Governor Bev Perdue insists that she was just joshing when she called for the suspension of congressional elections. If so, the governor is probably not quite ready for Comedy Central. The American Spectator notes:
North Carolina's punditry collectively scratched their heads, however, when audio of Perdue's bizarre suggestion emerged. It's obvious she isn't joking. For a joke to be a joke, there are prerequisites. A big one is that someone needs to laugh, or at least chuckle. I don't care if it's one person in the back row. If no one laughs — as no one did after Perdue's comment (heck, there isn't even nervous coughing) — it's not a joke, whatever was intended. To try to spin Perdue's remark as jest is funnier than the original remark.
Here is what Perdue said:
"I think we ought to suspend, perhaps, elections for Congress for two years and just tell them we won't hold it against them, whatever decisions they make, to just let them help this country recover," Perdue said. "I really hope that someone can agree with me on that. You want people who don't worry about the next election."
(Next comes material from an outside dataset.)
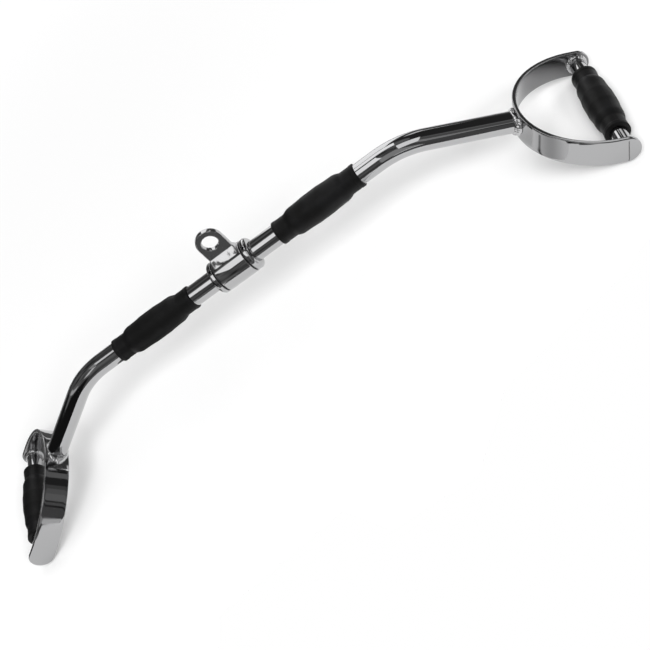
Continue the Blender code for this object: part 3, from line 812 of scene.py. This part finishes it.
@dataclass
class Hanger:
    """The part that turns on the tube: barrel, eye plate, their weld and the two bushings."""

    sizes: BarSizes
    lean: float = math.radians(5.0)
    barrel_radius: float = 0.0205
    barrel_bore: float = 0.0163
    barrel_half: float = 0.0200
    barrel_edge: float = 0.9 * MM
    bore_edge: float = 0.3 * MM
    barrel_sides: int = 192
    eye_height: float = 0.0450
    eye_radius: float = 0.0168
    eye_sides: int = 240
    hole_radius: float = 0.0098
    plate_thickness: float = 0.0070
    plate_edge: float = 0.0010
    plate_corner: float = 1.2 * MM
    foot_gap: float = 0.4 * MM
    weld_up: float = 0.0060
    weld_across: float = 0.0068
    weld_at_ends: float = 0.0020
    weld_ripple: float = 2.6 * MM
    bushing_length: float = 0.0140
    bushing_sides: int = 160
    flange_radius: float = 0.0190
    flange_thickness: float = 0.0015
    running_gap: float = 0.0001

    def placement(self) -> Placement:
        """The hanger's own axes, leaning to the rear."""
        return self.sizes.bar().turned(-self.lean, "X")

    def axis(self) -> Placement:
        """The same place with Z along the tube to the right."""
        return self.placement().turned(QUARTER_TURN, "Y")

    def build_barrel(self) -> None:
        """Makes the barrel, a thick ring with rounded rims."""
        outer, bore, half = self.barrel_radius, self.barrel_bore, self.barrel_half
        corners = [(outer, half), (outer, -half), (bore, -half), (bore, half)]
        profile = fillet(corners, [self.barrel_edge] * 2 + [self.bore_edge] * 2)
        piece = make_piece("hanger_barrel_tube", revolve(profile, circle(self.barrel_sides), self.axis()))
        dress(piece, Finish.CHROME, HANGER, "hanger_barrel")

    def eye_outline(self, direction: np.ndarray) -> tuple[np.ndarray, np.ndarray]:
        """Outline of the plate and its outward normals, by directions from the hole's centre.

        Above the centre it is a half circle. Below it the sides run straight down, and a line closes the foot.
        """
        foot = self.barrel_radius + self.foot_gap - self.eye_height
        below = direction[:, 1] < 0
        to_side = self.eye_radius / np.maximum(np.abs(direction[:, 0]), 1e-9)
        to_foot = foot / np.minimum(direction[:, 1], -1e-9)
        reach = np.where(below, np.minimum(to_side, to_foot), self.eye_radius)
        normal = direction.copy()
        normal[below] = np.stack((np.sign(direction[below, 0]), np.zeros(below.sum())), axis=1)
        normal[below & (to_foot < to_side)] = (0.0, -1.0)
        return direction * reach[:, None], normal

    def build_eye(self) -> None:
        """Makes the eye plate: both faces, the rounded rim and the rounded hole are rings of one closed grid."""
        corner = math.atan2(self.eye_height - self.barrel_radius, self.eye_radius)
        corners = [2 * math.pi - corner, math.pi + corner]
        direction = directions(np.unique(np.concatenate((circle(self.eye_sides), corners))))
        outline, normal = self.eye_outline(direction)
        half = self.plate_thickness / 2
        turn = np.linspace(0.0, QUARTER_TURN, 7)
        inset = (self.plate_edge * (1 - np.sin(turn)))[:, None, None]
        depth = half - self.plate_edge * (1 - np.cos(turn))
        rim = outline - normal * inset
        hole = direction * (self.hole_radius + inset)
        face = hole[0] + (rim[0] - hole[0]) * np.linspace(0.0, 1.0, 6)[1:-1, None, None]
        front = np.concatenate((hole[::-1], face, rim))
        depth = np.concatenate((depth[::-1], np.full(len(face), half), depth))
        rows = np.concatenate((front, front[::-1]))
        depth = np.concatenate((-depth, depth[::-1]))[:, None] + 0 * rows[..., 0]
        points = np.stack((rows[..., 0], depth, rows[..., 1] + self.eye_height), axis=-1)
        piece = make_piece("eye_plate", Patch(self.placement().world(points), True, True), sharp_degrees=50.0)
        dress(piece, Finish.CHROME, HANGER, "hanger_eye")

    def build_eye_weld(self) -> None:
        """Makes the bead round the foot of the eye plate, on the round of the barrel."""
        half_x, half_y = self.eye_radius, self.plate_thickness / 2
        corners = [(half_x, -half_y), (half_x, half_y), (-half_x, half_y), (-half_x, -half_y)]
        line = fillet(corners, [self.plate_corner] * 4, steps=16)
        line = np.concatenate([np.linspace(a, b, 12, endpoint=False) for a, b in zip(line, np.roll(line, -1, 0))])
        step = np.roll(line, -1, axis=0) - np.roll(line, 1, axis=0)
        out = np.stack((step[:, 1], -step[:, 0]), axis=1) / np.linalg.norm(step, axis=1, keepdims=True)
        edge = line + out * np.array([self.weld_at_ends, self.weld_across])
        corner, edge = (
            np.column_stack((points, np.sqrt(self.barrel_radius**2 - points[:, 1] ** 2))) for points in (line, edge)
        )
        crest = corner + np.array([0.0, 0.0, self.weld_up])
        bead = Bead(self.weld_ripple, ripple=0.05, crown=0.3).patch(self.placement(), corner, edge, crest)
        dress(make_piece("eye_plate_weld", bead), Finish.WELD, HANGER, "eye_weld")

    def build_bushing(self, side: Side) -> None:
        """Makes one flanged bushing, with its sleeve inside the barrel."""
        gap = self.sizes.seat_gap
        bore, sleeve, flange = self.sizes.tube_radius + self.running_gap, self.barrel_bore - gap, self.flange_radius
        start, foot = self.barrel_half - self.bushing_length, self.barrel_half + gap
        end = foot + self.flange_thickness
        corners = [(flange, end), (flange, foot), (sleeve, foot), (sleeve, start), (bore, start), (bore, end)]
        profile = fillet(corners, [0.35 * MM, 0.2 * MM, 0.1 * MM, 0.3 * MM, 0.2 * MM, 0.3 * MM])
        profile[:, 1] *= side.sign
        piece = make_piece(f"{side.value}_bushing", revolve(profile, circle(self.bushing_sides), self.axis()))
        dress(piece, Finish.NYLON, HANGER, f"bushing_{side.value}")

    def build(self) -> None:
        """Makes the whole hanger."""
        self.build_barrel()
        self.build_eye()
        self.build_eye_weld()
        for side in Side:
            self.build_bushing(side)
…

Now, that is not funny. Here is one of the most profoundly anti-democratic sentences ever uttered by an elected official in ths country: "You want people who don't worry about the next election."
Not in a democracy, hon. Yes, we hope the people we elect have courage to stand alone if that is necessary. But we also want them to worry about the next election: that is because, according to the theory of American sovereignty, power derives from the consent of the governed. Elections are the key way in which the governed express their will.
One of the reasons the tea party is so reviled is that it is saying just the opposite of what North Carolina's hilarious governor is saying. The tea party is saying, "If you keep taking our money and spending it on things we hate, we will elect somebody else." This, Governor Perdue, is how we've been doing it in these parts since-oh-since about September of 1787, when the Constitution was signed.
Would Governor Perdue have made her joke if Democratic control of the U.S. Senate were assured? Just asking. In the American Spectator piece, David Bass makes some points about the immediate political situation that might have been lurking behind the governor's "humor:"
To comprehend fully, one must understand the present political dynamics in North Carolina. At the national level, the Tar Heel State is ground zero for the 2012 presidential race. To gauge how seriously President Obama takes winning the state, look at where the Democratic National Convention will be held next year: Charlotte.
At the state level, it's a different picture. For the first time since Reconstruction, Republicans are picking up steam. The GOP reclaimed both chambers of the state legislature in 2010. (As a colleague of mine said, maybe Perdue meant to say that the 2010 election should have been canceled). If a GOP-friendly redistricting plan holds up in court, Republicans have a solid shot at controlling the state house for the next decade, and beyond.
The scenario is equally dire for Democrats at the gubernatorial level. Two words explain why Perdue won her first term in 2008: Obama's coattails. Then-candidate Obama's ground game in North Carolina was astounding, and the year decidedly favored Democrats running for state office. Even so, Perdue barely eked out a win by 144,969 votes out of over 4 million cast.
As I did yesterday, Bass links the governor's anti-democratic fantasy world to former Obama OMB director Peter Orszag's profoundly anti-democratic musings in the New Republic.
Still, Bass doesn't think that Perdue's off-the-cuff remark was seriously calling for suspension of elections-it was a Freudian slip:
At the same time, it's fair to call the comment a Freudian slip. Still reeling from the 2010 shellacking, and pensively anticipating another brutal trip to the electoral whipping post next year, Perdue let slip a private fantasy nursed by North Carolina Democrats: man, wouldn't it be great to do away with this whole democracy thing?
When it comes to comedy, Governor Perdue should keep her day job.
But only so long as the citizens of North Carolina want her.